The rules file compounds. The specs compound. The codebase compounds. And unlike tribal knowledge, which degrades as the team changes, these artifacts are durable. They’re in the repo, versioned, and always current.

Who this is for

This methodology isn’t for every team. It’s most effective when:

  • The domain is complex enough to benefit from explicit modeling
  • The team values design discipline over speed of first implementation
  • The codebase will live long enough for the investment in specs and rules to pay off
  • The team is willing to shift design review upstream, from PRs to specs

It’s least effective when:

  • The work is primarily CRUD with minimal business logic
  • The team is experimenting rapidly and the design is expected to change weekly
  • There’s no one on the team with the architectural judgment to author good specs
  • The team culture resists explicit conventions (some teams prefer emergent patterns)

Start small

If this resonates, don’t reorganize your entire workflow on Monday. Start with one experiment.

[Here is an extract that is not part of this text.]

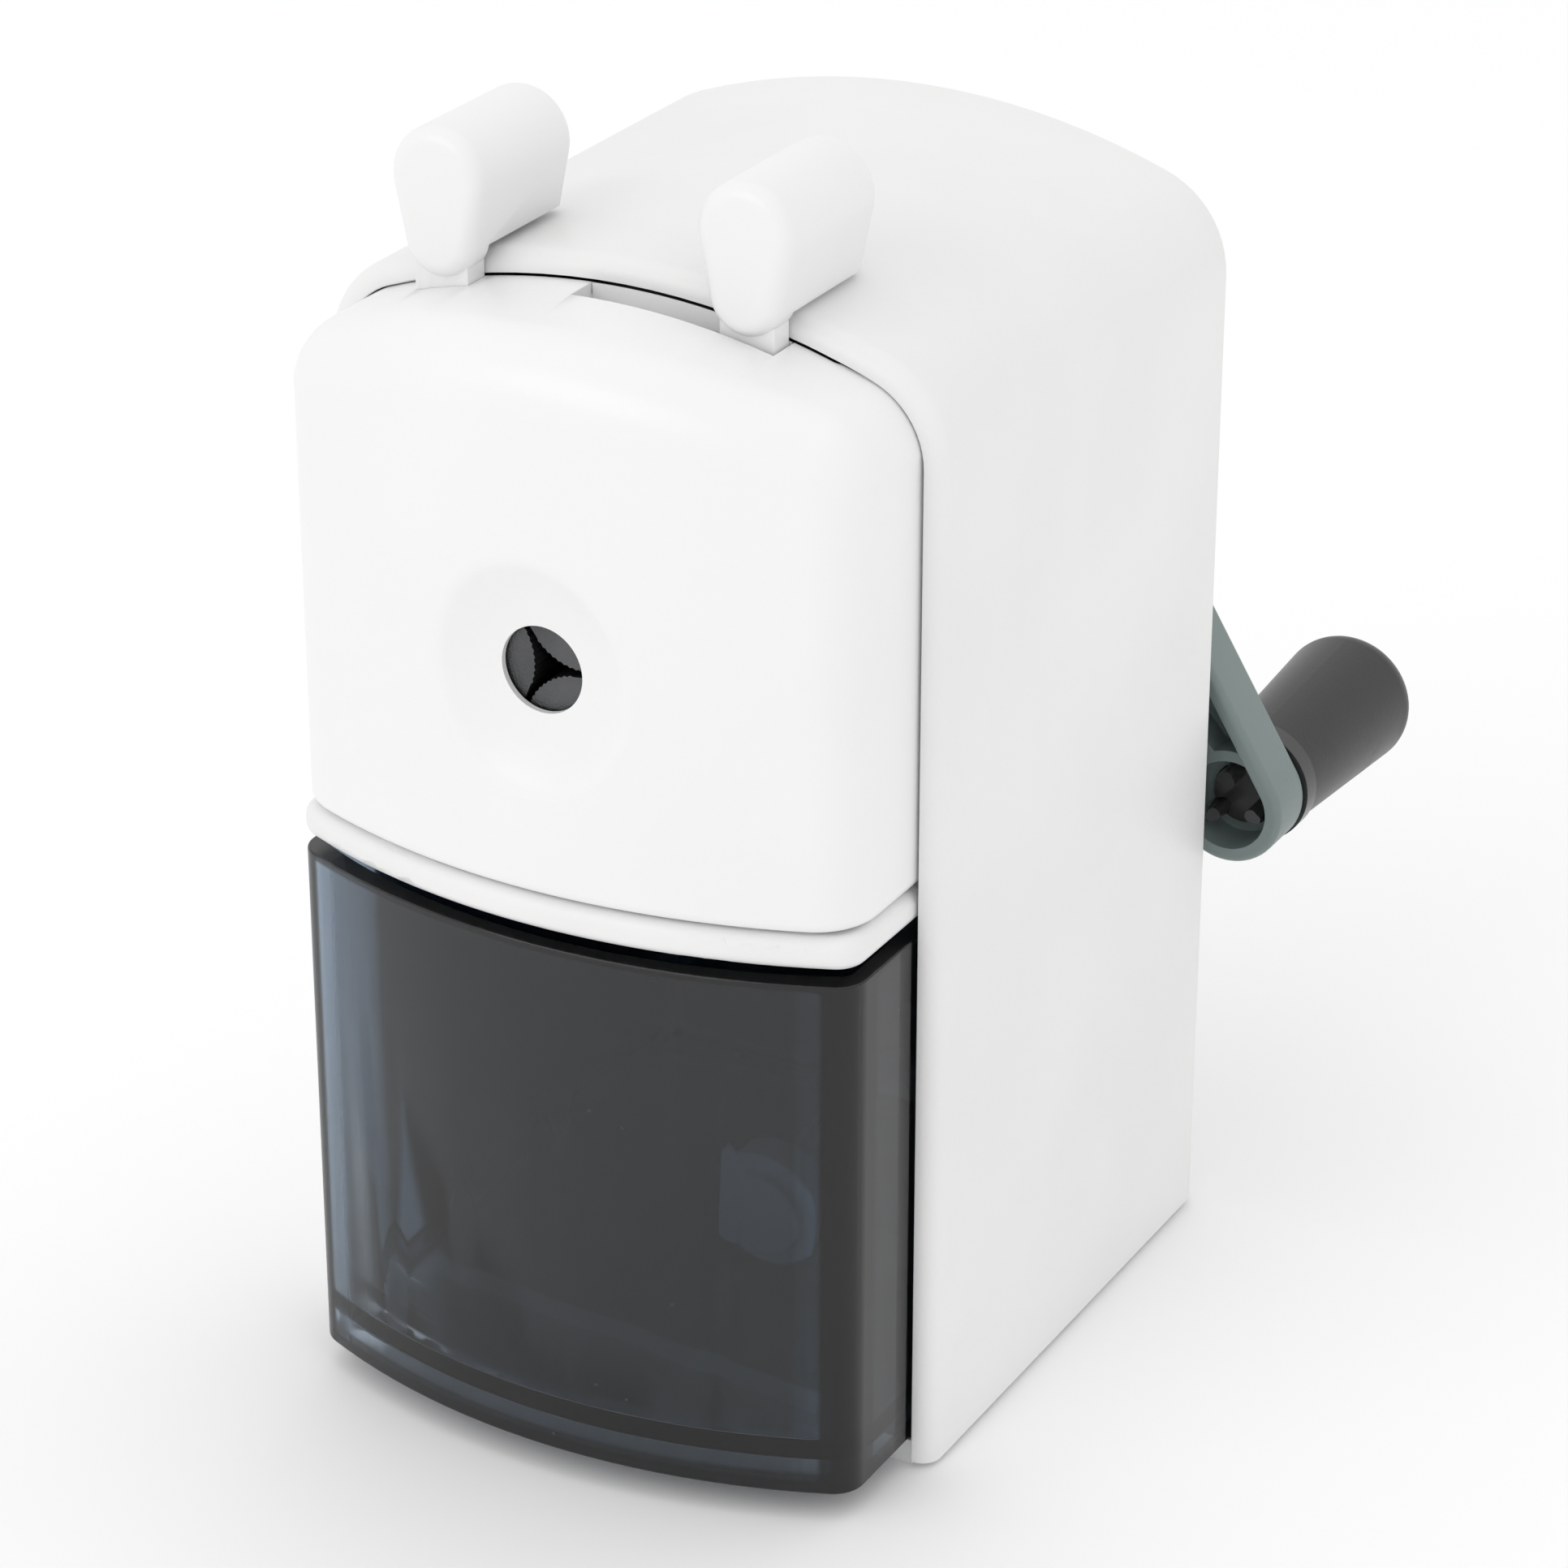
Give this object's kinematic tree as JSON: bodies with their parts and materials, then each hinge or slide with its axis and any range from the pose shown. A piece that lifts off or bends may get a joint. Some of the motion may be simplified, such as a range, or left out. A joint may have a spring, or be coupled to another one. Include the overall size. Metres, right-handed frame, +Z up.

Pick a feature that’s well-understood but hasn’t been built yet. Write a spec for it: user story, acceptance criteria, technical details. Write or extend a rules file with your team’s conventions. Have one developer implement the spec with AI assistance. Review the output as a team.

Then ask: was the design review of the spec more valuable than a typical PR review? Was the implementation faster? Was the code more consistent? Did the developer who implemented it understand what they built?

If the answer is yes, write the next spec. Add the rule that the AI got wrong. Update the roadmap. The methodology builds on itself. That’s the whole point.


The AI is the multiplier. The spec is the interface. On a team, the rules file is the culture. The question isn’t whether AI-assisted development works. It’s whether your team has the design discipline to direct it. The spec is how you prove that you do.